The front lines have stabilized somewhat since then. Freedom House now confronts the question of whether to treat the occupied Donbas as a separate territory, like Crimea, or to continue to include developments in Donbas as part of the overall Ukraine assessment. And here I’ll acknowledge that there are sensible arguments on both sides. Our decision to continue to include Donbas in the Ukraine report for now is largely determined by the sense that unlike with other similar disputes – Abkhazia, South Ossetia, Nagorno-Karabakh, Transnistria – the fate of this area still seems subject to sudden change. Despite formal ceasefires, a shooting war still rages, and the front periodically moves. It may be that the situation in Donbas will become a true frozen conflict, and we will change our approach accordingly. Though, frankly, I think that would be a disheartening development.

Doesn’t including Donetsk and Luhansk in the Ukraine report hurt Ukraine’s scores?

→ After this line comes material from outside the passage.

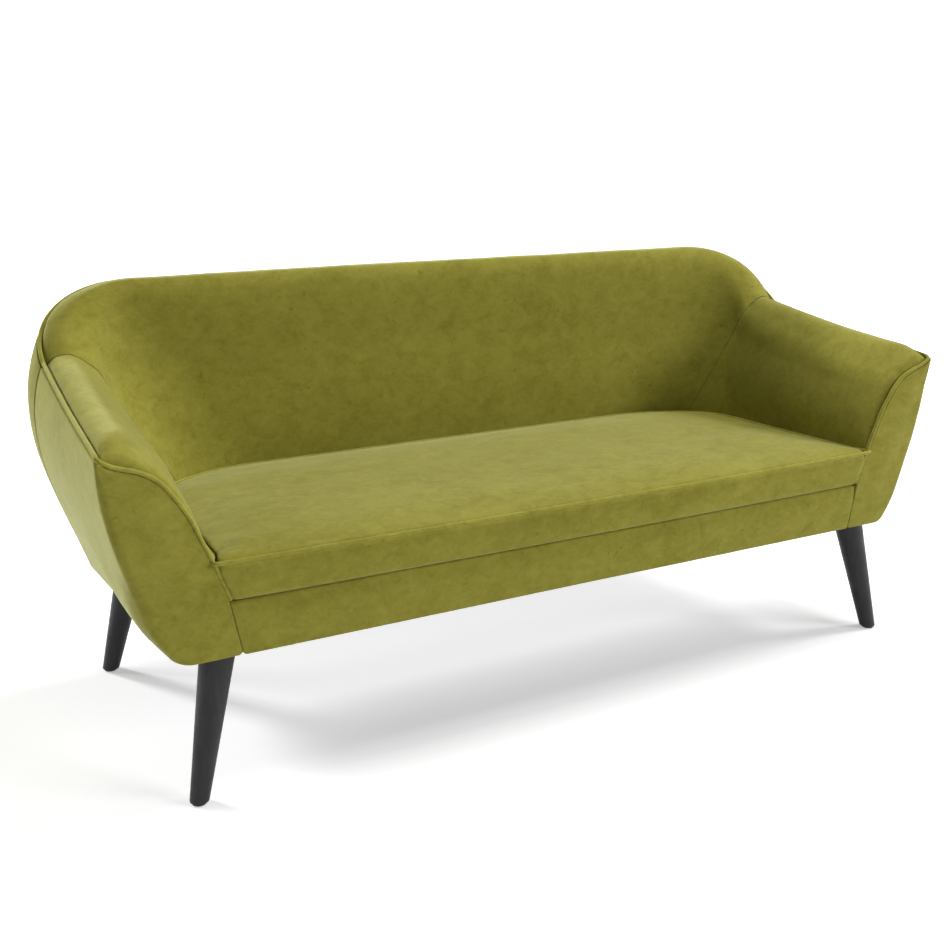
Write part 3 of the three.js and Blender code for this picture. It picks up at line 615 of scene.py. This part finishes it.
def timber_material(name):
    """Planed softwood: growth rings drawn out along the board, with a few darker lines."""
    m = Nodes(name)
    rings = m.wave("Z", (0.12, 1, 1), Scale=34, Distortion=7, Detail=3, Detail_Scale=0.9)
    fibre = m.noise(210, 3, 0.6, 0, (0.05, 1, 1))
    value = m.math("MULTIPLY_ADD", fibre, 0.4, m.math("MULTIPLY", rings, 0.6))
    return m.shader(
        Base_Color=m.ramp(value, [(0.2, srgb(176, 140, 95)), (0.5, srgb(203, 170, 122)),
                                  (0.85, srgb(219, 191, 146))]),
        Roughness=0.75, Specular_IOR_Level=0.3,
        Normal=m.bump(fibre, 0.2, 0.0006),
    )


def steel_material(name):
    """Drawn wire and bolts: fine streaks along one way."""
    m = Nodes(name)
    drawn = m.noise(400, 3, 0.6, 0, (1, 0.05, 1))
    return m.shader(
        Base_Color=m.ramp(drawn, [(0.3, srgb(120, 123, 127)), (0.7, srgb(158, 160, 163))]),
        Metallic=1.0,
        Roughness=m.spread(drawn, 0.3, 0.7, 0.3, 0.5),
        Normal=m.bump(drawn, 0.1, 0.0002),
    )


def plastic_material(name):
    """Dark plastic with a fine grain."""
    m = Nodes(name)
    grains = m.noise(900, 2, 0.5)
    return m.shader(
        Base_Color=m.ramp(grains, [(0.3, srgb(30, 30, 31)), (0.7, srgb(44, 44, 45))]),
        Roughness=0.6,
        Normal=m.bump(grains, 0.15, 0.0003),
    )


def woven_material(name, dark, light, pitch):
    """A plain weave: threads over and under in both directions."""
    m = Nodes(name)
    threads = [m.wave(way, (1, 1, 1), Scale=0.314 / pitch, Distortion=0.6) for way in "XY"]
    weave = m.math("MULTIPLY", *threads)
    fuzz = m.noise(260, 3, 0.6)
    value = m.math("MULTIPLY_ADD", weave, 0.6, m.math("MULTIPLY", fuzz, 0.4))
    return m.shader(
        Base_Color=m.ramp(value, [(0.1, dark), (0.7, light)]),
        Roughness=0.95, Specular_IOR_Level=0.1, Sheen_Weight=0.15,
        Normal=m.bump(weave, 0.5, 0.0006),
    )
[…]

Is it fair to judge Ukraine for the effects of Russian aggression?

“Freedom in the World” reports are meant to describe the conditions experienced by individuals in a given geographical area, whether they are caused by governments, rebels, criminal organizations, terrorists or foreign powers. Unfortunately, Russian military activity in Ukraine does affect the freedoms of Ukrainians, just as Russian bombing in Syria affects the freedoms of Syrians, or Saudi bombing in Yemen affects the lives of Yemenis, or the actions of the FARC rebels affected the freedom of Colombians when that civil war raged. We try to apply the same methods and standards for all countries.

Including Donbas in the Ukraine report does depress the scores somewhat, but Ukraine’s scores are actually more affected by corruption and other weaknesses in the country’s democratic institutions than they are by the conflict in the east.

Do the Kremlin’s actions in Ukraine affect Russia’s scores at all?

Because the report assesses conditions inside a given country or territory, a government’s actions abroad generally do not factor into the scoring for its home country, at least not directly. When Russian authorities prosecute or attack Russian journalists and activists for questioning the Crimea annexation or investigating soldiers’ deaths, that would certainly be taken into account.

But Russia, for a variety of other quite legitimate reasons, already receives some of the lowest scores in the region. Indeed, it scores poorly in virtually all of the categories measured by Freedom House: elections, corruption, transparency, media freedom, academic freedom, rule of law, political violence and more. The domestic abuses of this government are more than enough for one report.

Analyses and recommendations offered by the authors do not necessarily reflect those of Freedom House.